Responding to AccountingWEB’s queries, Sage UK and Ireland managing direct Alan Laing commented, “At the moment, Sage’s focus with the Intacct acquisition is on the platform for growth in North America… Intacct opens up huge opportunities in the North American market, representing over half of our total addressable market.”
That formula of grafting the acquisition onto Sage existing product portfolio, brand, resources and partners still holds true, and will put Sage “in prime position to establish itself as the leading provider” of cloud solutions in its North American target markets.
For Sage in the UK and Ireland, Laing continued, the Intacct deal “underlines Sage's commitment to the midmarket and enterprise segments we currently serve with X3 and Sage People and which we're looking to continue to grow”.

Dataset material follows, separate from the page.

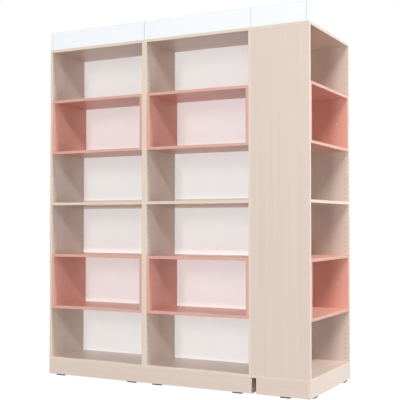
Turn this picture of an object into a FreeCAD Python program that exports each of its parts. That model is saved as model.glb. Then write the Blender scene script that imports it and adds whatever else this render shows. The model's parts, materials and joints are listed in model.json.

While America is the immediate focus for Sage, the company was already planning to take its midmarket and enterprise offerings international “in the medium term”, he added.
It’s an ambitious and potentially positive move for Sage. But reverting to old habits also recalls many of the questions that previous intitiatives such as the great Accountants Division sweepstake at the turn of the century raised – for example, how will Sage effectively manage and promote so many overlapping products at once? And where will it prioritise its development efforts?
The roadmap for practice-facing tools, for example, looks great on a big presentation slide – but is taking a long time to reach accountants. Will these efforts fall further back in the queue now that Sage has a new £650m baby to absorb into the group?